Is breakfast casserole gluten-free?
This crockpot breakfast casserole is gluten free, but other recipes may not be. This casserole uses potatoes and other ingredients that are naturally gluten free, but many breakfast casseroles use bread, which unless noted, are not gluten free.
As always, make sure you check all of your ingredients to verify that they are gluten-free before using in your casserole.
This breakfast casserole is perfect just the way it is, but here are some ways you can change it up if you’re looking for some different flavors and textures.
- Add veggies. Try adding in extra diced peppers and onion. Sauté them until tender before placing them in the crockpot for the best texture. I don’t recommend adding other veggies, because it might make the dish too watery.
- Try different cheeses. Mozzarella, gouda, swiss, monterey-jack, provolone, gruyere, you name it! Top with crumbled feta for extra tang and creaminess!
- Play around with the spices. Use your favorite spice blend!
- Sub the meat. Sub the sausage for some cubed ham or try my ham and cheese breakfast casserole!

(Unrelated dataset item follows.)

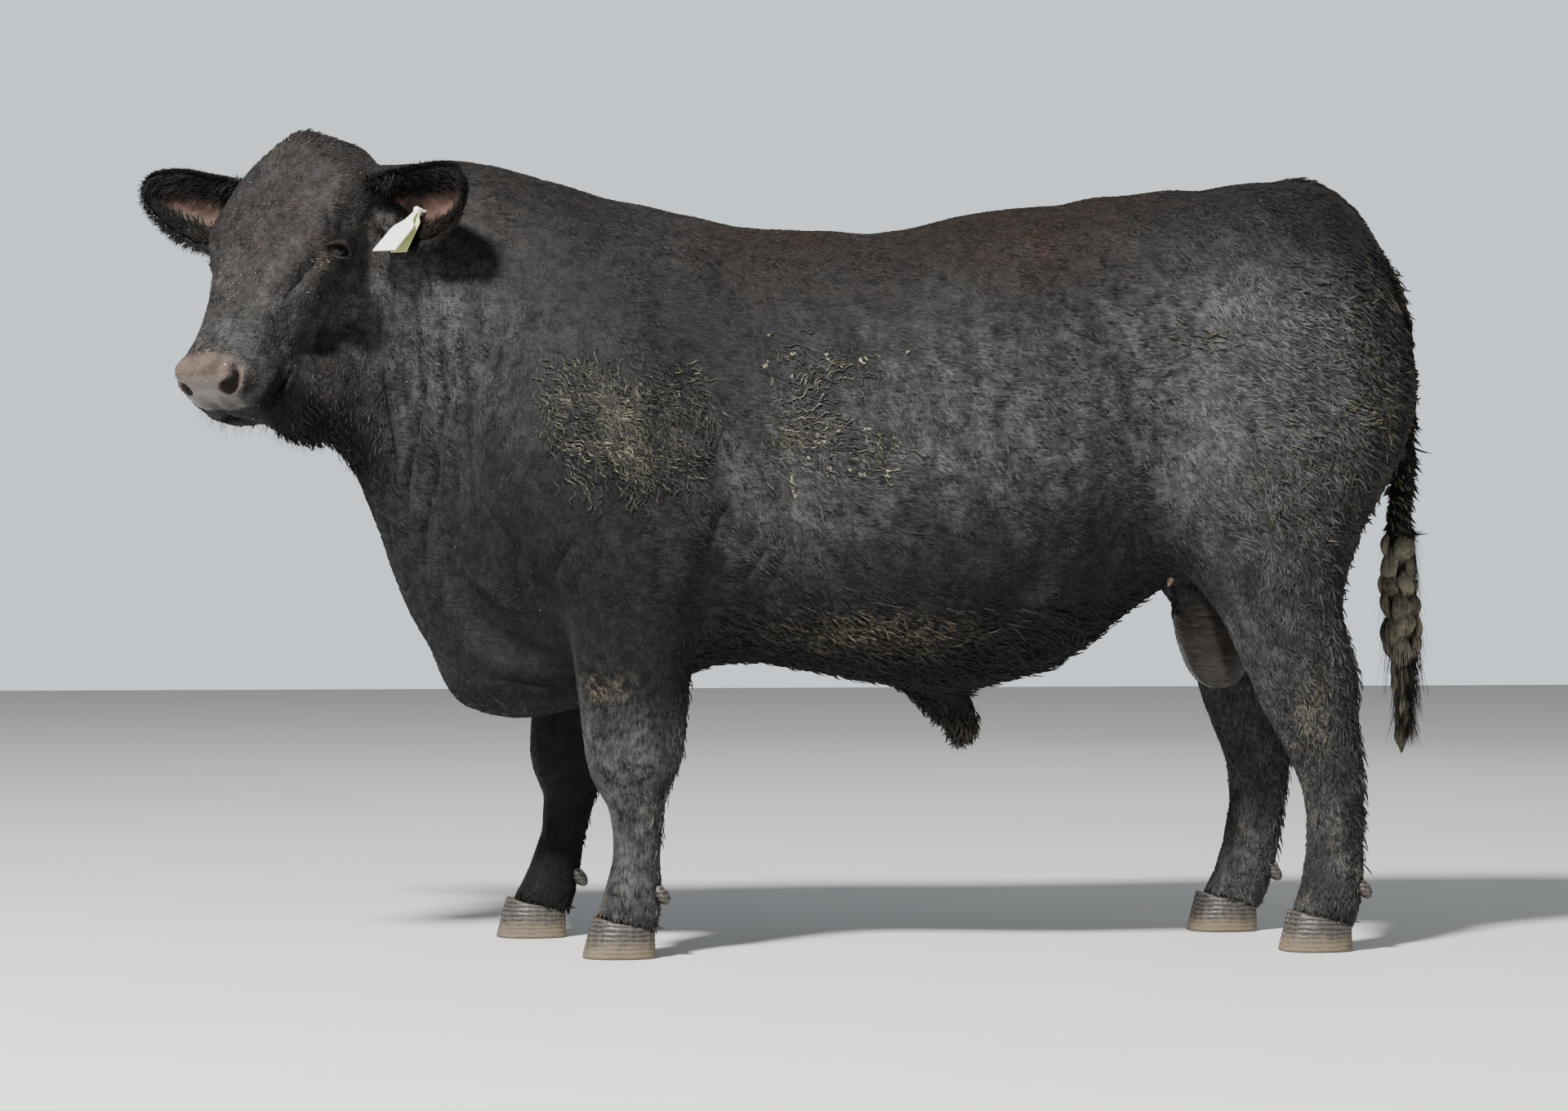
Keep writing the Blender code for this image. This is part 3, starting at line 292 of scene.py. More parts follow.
def point_turns(points: Array, triangles: Array) -> Array:
    """Each point's normal: the mean of its triangles' normals, weighed by their areas."""
    normal, area = face_turns(points, triangles)
    total = np.zeros_like(points)
    for corner in range(3):
        for axis in range(3):
            total[:, axis] += np.bincount(triangles[:, corner], normal[:, axis] * area, len(points))
    return unit(total)


def set_values(piece: bpy.types.Object, **values: Array) -> None:
    """Writes one number for each corner point under each given name."""
    for name, value in values.items():
        layer = piece.data.attributes.new(name, "FLOAT", "POINT")
        layer.data.foreach_set("value", np.ascontiguousarray(value, dtype=np.float32))


def finish_piece(piece: bpy.types.Object, slot: str, *nodes: str) -> bpy.types.Object:
    """Rides a piece on the body and stands it for the given solids, which are hidden."""
    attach(piece, BODY)
    if nodes:
        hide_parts(*nodes)
    return piece


def plain_marks(count: int, **given: float) -> dict[str, Array]:
    """The same markings for every tuft of a piece; those not given are nought."""
    return {key: np.full(count, given.get(key, 0.0)) for key in MARKS}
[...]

- Use different potatoes. Not a fan of peppers and onions? Replace the potatoes o’brien with frozen diced hash browns instead.
- Make vegetarian. Swap the sausage with vegetarian sausage!
- Spice it up. Add some red pepper flakes to go with the green chiles or top the final dish with your favorite hot sauce!
There’s literally nothing you can do to make this taste bad. It’s just THAT good. 😉
I love serving this as brunch with some other delicious recipes. Here are some of my favorite pairings!
Top your crockpot breakfast casserole with sour cream, pico de gallo, and fresh cilantro and serve it alongside any (or all) of these delicious recipes!
How to store
Store your leftover breakfast casserole in an airtight container in the refrigerator for 3-4 days or in the freezer for up to 1 month.
To reheat, pop single servings in the microwave or reheat larger amounts in a baking dish in the oven until heated through.
Can you freeze?
Let your casserole cool completely, then place it in an airtight container or ziplock baggie, and freeze it for up to a month.
Let it thaw in the refrigerator before reheating in the microwave or oven.
Crockpot Breakfast Casserole
Equipment for this recipe
- 1 (28 oz) bag frozen Potatoes O’Brien w/ Onions & Peppers
- 1-2 (7 oz) boxes frozen fully cooked breakfast sausage links, sliced
- 1 (15 oz) can black beans, drained and rinsed
- 1 (8 oz) block pepperjack cheese, shredded
- 1 (8 oz) block cheddar cheese, cubed
- 8 large eggs
- 1 (12 oz) can evaporated milk
- 1 (4 oz) can mild green chiles
- 2 teaspoons salt more or less to taste
- 1 teaspoon chili powder
- 1 teaspoon ground cumin
- 1 teaspoon garlic powder
- 1/4 teaspoon pepper
- sour cream, cilantro, pico de gallo, salsa for serving
- Grease crockpot with cooking spray. Set aside.
- In a large bowl, mix together frozen potatoes, sausage, black beans, and two cheeses.
- In another bowl, whisk together eggs, milk, green chiles, salt, chili powder, cumin, garlic powder, and pepper.
- Pour egg mixture over potato mixture and stir to combine.
- Pour into prepared crockpot.
- Cook on HIGH 4 hours or LOW 8 hours.
- Taste and re-season, if necessary and serve with sour cream, cilantro, pico de gallo, salsa!
*Note: Nutrition information is estimated and varies based on products used.
This post has been updated to provide more detailed content.